◆ WORK TO DO
Set down the listing below verbatim, but only from its first line through the line containing "rest_on(piece, ground)".

**** SUPPLIED MATERIAL

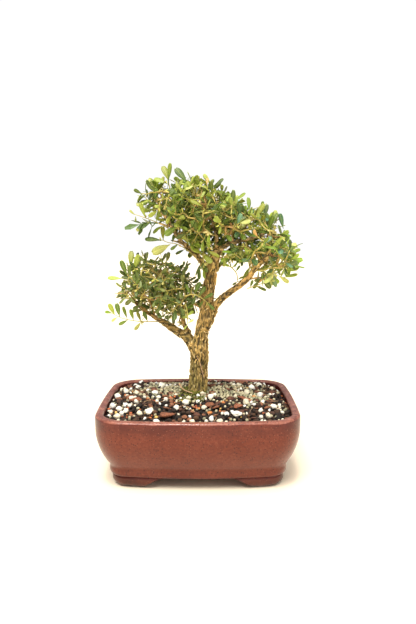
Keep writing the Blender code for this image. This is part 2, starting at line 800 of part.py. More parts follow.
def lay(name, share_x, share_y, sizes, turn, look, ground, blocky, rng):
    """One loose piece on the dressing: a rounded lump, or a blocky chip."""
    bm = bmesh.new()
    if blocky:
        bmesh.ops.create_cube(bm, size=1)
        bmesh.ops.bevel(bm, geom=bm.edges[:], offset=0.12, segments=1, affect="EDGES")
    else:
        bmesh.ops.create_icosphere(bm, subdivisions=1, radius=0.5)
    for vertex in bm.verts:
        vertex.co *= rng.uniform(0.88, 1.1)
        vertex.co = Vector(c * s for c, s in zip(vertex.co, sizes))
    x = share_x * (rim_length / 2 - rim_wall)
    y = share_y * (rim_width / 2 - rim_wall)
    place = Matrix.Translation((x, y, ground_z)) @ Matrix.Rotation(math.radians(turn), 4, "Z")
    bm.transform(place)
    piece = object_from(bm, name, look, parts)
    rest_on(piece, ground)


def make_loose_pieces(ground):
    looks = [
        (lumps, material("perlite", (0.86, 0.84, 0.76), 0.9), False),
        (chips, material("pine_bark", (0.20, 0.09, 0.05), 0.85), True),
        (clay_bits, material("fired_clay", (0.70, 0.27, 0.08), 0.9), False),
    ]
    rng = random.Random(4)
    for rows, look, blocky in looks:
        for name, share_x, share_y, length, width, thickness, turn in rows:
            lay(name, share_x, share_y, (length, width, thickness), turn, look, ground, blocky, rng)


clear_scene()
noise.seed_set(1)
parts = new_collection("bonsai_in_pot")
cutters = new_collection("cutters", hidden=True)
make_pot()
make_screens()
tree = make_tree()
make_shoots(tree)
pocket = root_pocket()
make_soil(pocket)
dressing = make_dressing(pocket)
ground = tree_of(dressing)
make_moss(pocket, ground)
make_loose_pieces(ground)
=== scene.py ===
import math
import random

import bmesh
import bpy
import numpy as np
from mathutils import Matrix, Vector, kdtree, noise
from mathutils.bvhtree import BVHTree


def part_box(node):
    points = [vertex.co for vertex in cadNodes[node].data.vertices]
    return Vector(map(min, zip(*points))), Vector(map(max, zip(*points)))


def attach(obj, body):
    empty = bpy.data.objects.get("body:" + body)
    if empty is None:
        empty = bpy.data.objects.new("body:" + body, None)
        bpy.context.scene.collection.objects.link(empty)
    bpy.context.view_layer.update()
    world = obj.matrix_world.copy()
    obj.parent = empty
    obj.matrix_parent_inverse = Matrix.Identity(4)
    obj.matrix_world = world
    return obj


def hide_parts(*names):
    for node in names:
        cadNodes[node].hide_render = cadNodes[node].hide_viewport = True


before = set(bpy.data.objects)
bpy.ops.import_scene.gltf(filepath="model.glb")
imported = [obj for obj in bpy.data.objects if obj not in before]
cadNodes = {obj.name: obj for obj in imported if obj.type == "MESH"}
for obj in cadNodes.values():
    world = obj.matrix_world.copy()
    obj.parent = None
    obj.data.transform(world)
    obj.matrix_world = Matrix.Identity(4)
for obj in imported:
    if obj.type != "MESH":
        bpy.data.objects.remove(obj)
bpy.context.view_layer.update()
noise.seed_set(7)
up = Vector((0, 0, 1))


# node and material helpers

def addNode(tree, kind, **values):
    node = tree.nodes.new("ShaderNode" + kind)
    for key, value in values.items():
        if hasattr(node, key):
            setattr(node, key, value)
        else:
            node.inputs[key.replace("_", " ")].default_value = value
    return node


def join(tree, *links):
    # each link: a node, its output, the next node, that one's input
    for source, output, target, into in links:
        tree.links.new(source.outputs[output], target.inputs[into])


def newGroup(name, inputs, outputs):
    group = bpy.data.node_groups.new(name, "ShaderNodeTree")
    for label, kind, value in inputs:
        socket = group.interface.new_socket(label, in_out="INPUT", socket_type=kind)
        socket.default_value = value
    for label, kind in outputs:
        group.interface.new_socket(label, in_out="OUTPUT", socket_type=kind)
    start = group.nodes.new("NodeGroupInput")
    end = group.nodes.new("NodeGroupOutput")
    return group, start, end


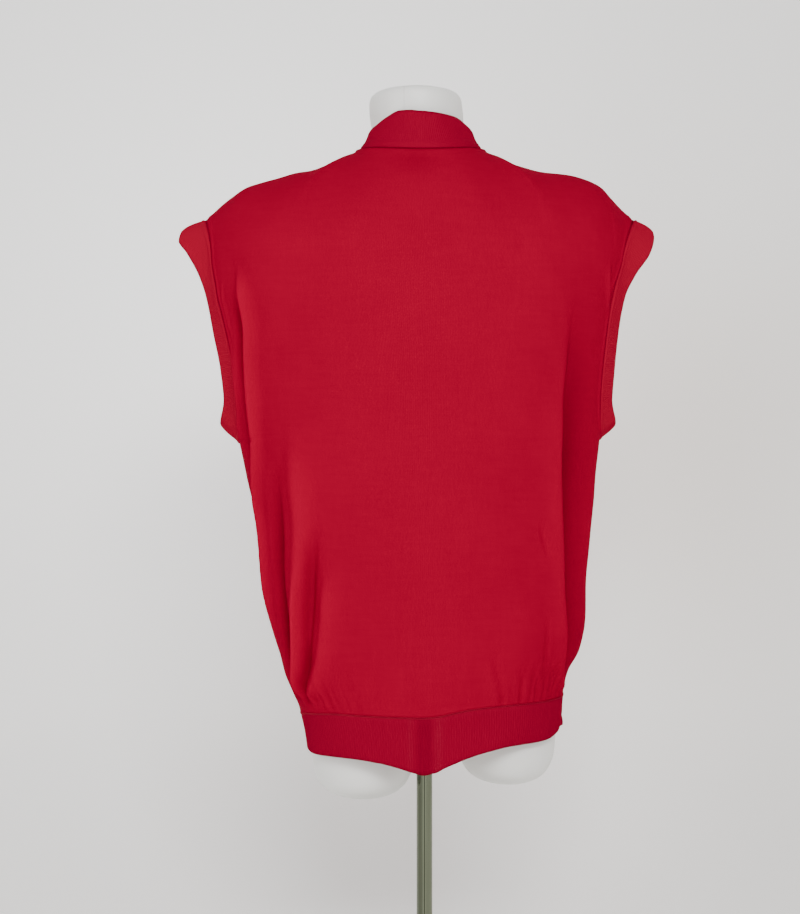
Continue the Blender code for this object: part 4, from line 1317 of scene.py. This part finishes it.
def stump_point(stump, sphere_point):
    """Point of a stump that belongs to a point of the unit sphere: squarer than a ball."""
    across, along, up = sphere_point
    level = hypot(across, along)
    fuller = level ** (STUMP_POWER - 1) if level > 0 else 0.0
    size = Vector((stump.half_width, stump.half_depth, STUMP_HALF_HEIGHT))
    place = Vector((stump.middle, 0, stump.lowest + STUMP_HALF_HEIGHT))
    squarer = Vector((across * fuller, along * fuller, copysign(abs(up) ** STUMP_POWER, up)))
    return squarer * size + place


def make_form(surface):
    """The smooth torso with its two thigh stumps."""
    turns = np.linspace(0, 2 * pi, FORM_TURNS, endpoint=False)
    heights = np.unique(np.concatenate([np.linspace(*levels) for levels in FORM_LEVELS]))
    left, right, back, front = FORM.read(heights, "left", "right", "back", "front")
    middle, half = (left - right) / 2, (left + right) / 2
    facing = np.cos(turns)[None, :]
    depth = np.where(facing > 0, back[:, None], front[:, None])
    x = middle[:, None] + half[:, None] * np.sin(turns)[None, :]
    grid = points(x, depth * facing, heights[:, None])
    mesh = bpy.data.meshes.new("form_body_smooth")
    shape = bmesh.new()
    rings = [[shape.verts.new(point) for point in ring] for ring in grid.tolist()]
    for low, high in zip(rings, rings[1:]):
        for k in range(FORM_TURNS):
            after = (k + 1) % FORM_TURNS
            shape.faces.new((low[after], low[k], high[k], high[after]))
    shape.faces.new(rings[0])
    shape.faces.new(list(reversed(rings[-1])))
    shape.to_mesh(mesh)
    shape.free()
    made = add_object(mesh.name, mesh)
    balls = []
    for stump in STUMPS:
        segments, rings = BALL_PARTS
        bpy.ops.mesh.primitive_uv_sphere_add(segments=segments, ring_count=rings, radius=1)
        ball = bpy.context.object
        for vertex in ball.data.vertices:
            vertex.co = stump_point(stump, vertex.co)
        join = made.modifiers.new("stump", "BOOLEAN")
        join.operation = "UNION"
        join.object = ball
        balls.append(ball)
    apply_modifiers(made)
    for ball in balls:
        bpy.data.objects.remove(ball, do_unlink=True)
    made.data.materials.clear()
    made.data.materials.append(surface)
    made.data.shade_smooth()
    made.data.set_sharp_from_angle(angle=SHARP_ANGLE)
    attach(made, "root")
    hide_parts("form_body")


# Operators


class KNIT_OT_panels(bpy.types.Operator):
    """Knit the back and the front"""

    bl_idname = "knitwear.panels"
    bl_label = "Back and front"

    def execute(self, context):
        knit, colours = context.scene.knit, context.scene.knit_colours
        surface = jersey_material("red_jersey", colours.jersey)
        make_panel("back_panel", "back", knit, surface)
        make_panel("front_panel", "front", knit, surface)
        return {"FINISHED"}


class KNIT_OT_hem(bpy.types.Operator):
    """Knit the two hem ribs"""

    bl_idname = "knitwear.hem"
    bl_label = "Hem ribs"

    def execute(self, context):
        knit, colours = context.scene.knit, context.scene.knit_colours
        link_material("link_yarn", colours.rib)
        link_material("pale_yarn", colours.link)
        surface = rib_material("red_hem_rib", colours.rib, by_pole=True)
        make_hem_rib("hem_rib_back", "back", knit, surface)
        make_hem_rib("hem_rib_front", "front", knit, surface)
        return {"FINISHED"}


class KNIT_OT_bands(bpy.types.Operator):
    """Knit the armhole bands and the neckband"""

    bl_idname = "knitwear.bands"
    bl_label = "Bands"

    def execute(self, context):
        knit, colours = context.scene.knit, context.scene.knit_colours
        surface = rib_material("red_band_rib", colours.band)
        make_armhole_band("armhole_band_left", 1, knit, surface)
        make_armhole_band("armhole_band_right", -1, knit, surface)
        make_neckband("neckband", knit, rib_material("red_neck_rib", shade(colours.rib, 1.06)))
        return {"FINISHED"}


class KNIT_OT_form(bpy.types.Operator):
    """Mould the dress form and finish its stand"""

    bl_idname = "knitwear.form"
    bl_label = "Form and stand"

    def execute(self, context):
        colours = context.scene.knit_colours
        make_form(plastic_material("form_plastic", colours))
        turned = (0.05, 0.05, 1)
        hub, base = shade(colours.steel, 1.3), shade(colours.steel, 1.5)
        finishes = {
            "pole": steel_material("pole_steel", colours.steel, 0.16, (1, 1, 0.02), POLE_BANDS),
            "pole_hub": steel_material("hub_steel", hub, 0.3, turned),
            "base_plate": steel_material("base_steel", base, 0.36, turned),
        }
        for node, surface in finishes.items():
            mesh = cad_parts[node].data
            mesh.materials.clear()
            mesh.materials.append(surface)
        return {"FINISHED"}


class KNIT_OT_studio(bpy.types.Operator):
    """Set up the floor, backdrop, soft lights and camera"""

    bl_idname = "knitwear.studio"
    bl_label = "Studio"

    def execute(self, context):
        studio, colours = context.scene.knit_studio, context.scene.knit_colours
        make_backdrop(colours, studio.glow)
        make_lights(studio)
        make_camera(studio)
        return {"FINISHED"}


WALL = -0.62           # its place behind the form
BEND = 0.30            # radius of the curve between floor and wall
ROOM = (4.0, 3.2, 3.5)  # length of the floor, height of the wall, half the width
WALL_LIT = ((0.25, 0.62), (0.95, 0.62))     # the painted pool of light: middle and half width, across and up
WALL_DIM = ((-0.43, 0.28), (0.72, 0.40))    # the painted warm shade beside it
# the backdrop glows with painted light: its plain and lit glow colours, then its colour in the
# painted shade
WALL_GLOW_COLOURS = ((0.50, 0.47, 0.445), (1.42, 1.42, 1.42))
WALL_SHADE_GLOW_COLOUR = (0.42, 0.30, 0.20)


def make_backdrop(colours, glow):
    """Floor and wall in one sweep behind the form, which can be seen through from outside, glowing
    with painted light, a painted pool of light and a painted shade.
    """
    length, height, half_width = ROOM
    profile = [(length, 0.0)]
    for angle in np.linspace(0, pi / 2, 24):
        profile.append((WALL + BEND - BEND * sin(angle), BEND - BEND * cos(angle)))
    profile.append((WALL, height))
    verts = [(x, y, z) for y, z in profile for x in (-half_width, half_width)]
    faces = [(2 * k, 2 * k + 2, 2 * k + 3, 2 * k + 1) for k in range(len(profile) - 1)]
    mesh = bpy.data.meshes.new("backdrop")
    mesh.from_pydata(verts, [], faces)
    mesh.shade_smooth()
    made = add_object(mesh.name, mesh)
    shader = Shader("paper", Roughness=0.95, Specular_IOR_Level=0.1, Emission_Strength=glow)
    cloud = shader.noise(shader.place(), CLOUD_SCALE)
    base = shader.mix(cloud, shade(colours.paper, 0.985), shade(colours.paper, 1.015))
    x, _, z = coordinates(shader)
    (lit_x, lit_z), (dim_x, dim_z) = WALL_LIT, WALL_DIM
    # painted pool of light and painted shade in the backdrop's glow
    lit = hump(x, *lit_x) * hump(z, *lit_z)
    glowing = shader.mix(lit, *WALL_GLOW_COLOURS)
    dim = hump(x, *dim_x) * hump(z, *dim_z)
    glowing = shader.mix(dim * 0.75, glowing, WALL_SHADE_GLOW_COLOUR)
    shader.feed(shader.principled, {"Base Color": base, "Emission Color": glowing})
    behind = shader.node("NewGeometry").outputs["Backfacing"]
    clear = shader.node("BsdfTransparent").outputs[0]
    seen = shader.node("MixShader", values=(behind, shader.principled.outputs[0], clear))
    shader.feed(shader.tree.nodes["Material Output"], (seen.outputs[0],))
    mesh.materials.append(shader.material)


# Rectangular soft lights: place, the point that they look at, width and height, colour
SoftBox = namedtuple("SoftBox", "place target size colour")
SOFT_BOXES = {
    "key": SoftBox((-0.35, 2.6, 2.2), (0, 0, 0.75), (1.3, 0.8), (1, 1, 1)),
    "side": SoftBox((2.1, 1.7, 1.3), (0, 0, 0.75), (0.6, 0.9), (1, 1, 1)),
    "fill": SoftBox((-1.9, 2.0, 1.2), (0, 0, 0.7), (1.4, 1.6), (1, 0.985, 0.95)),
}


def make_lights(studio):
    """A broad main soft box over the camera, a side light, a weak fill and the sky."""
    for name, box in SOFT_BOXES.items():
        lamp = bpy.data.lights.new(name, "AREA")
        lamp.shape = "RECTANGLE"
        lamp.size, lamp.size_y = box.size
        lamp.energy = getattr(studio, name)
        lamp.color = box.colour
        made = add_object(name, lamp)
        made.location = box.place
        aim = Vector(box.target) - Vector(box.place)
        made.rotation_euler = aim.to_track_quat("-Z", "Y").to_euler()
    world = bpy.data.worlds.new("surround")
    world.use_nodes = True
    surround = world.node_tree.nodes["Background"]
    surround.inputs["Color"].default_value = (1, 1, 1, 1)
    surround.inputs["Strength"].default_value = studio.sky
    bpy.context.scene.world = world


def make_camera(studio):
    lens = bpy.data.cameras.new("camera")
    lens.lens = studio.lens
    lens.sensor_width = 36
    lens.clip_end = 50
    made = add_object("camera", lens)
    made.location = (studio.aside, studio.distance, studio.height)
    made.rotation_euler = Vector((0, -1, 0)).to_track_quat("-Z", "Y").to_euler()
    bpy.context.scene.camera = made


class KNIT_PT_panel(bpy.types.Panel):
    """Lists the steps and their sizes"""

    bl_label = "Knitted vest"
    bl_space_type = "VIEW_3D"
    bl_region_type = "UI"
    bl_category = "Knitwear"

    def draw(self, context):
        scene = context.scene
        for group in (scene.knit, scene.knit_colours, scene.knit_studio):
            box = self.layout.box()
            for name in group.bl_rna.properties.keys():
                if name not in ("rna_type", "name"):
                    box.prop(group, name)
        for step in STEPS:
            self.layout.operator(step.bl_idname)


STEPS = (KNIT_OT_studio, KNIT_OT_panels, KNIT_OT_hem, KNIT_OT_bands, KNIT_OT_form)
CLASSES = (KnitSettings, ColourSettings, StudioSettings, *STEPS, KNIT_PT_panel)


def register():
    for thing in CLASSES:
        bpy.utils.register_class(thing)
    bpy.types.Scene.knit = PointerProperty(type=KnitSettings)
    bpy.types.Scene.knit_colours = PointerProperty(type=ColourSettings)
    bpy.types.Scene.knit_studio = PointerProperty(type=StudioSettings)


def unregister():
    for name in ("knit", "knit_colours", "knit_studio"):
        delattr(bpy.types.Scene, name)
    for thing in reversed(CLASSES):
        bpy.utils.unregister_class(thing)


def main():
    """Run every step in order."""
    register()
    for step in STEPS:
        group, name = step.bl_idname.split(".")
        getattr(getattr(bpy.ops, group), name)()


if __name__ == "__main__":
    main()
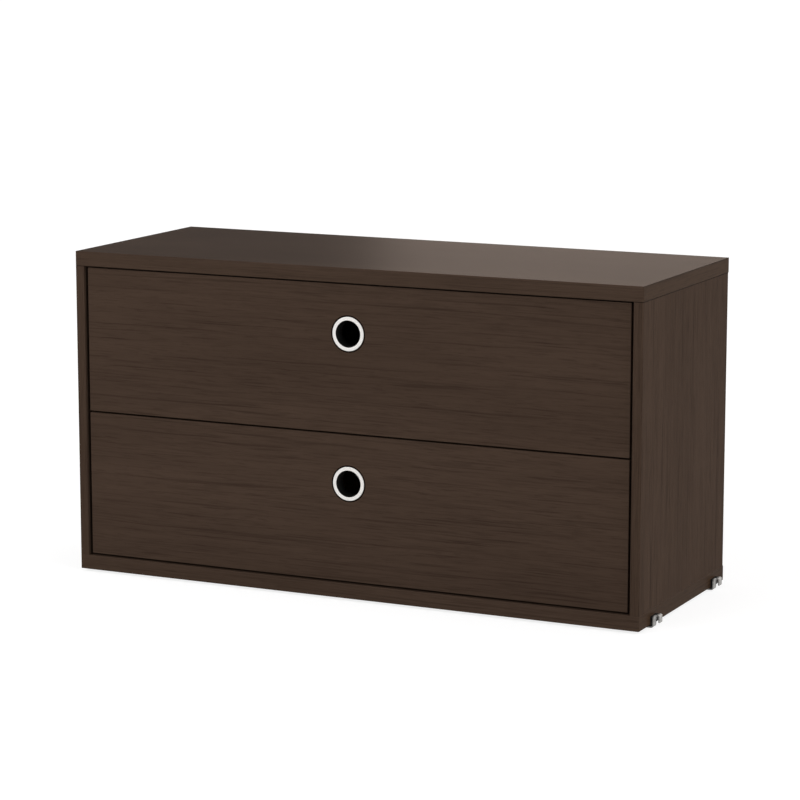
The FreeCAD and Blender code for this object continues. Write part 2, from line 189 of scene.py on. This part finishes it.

********

◆ COMPLETE RESPONSE
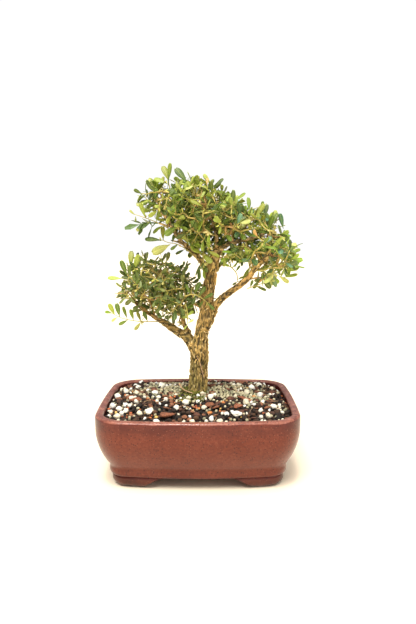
Keep writing the Blender code for this image. This is part 2, starting at line 800 of part.py. More parts follow.
def lay(name, share_x, share_y, sizes, turn, look, ground, blocky, rng):
    """One loose piece on the dressing: a rounded lump, or a blocky chip."""
    bm = bmesh.new()
    if blocky:
        bmesh.ops.create_cube(bm, size=1)
        bmesh.ops.bevel(bm, geom=bm.edges[:], offset=0.12, segments=1, affect="EDGES")
    else:
        bmesh.ops.create_icosphere(bm, subdivisions=1, radius=0.5)
    for vertex in bm.verts:
        vertex.co *= rng.uniform(0.88, 1.1)
        vertex.co = Vector(c * s for c, s in zip(vertex.co, sizes))
    x = share_x * (rim_length / 2 - rim_wall)
    y = share_y * (rim_width / 2 - rim_wall)
    place = Matrix.Translation((x, y, ground_z)) @ Matrix.Rotation(math.radians(turn), 4, "Z")
    bm.transform(place)
    piece = object_from(bm, name, look, parts)
    rest_on(piece, ground)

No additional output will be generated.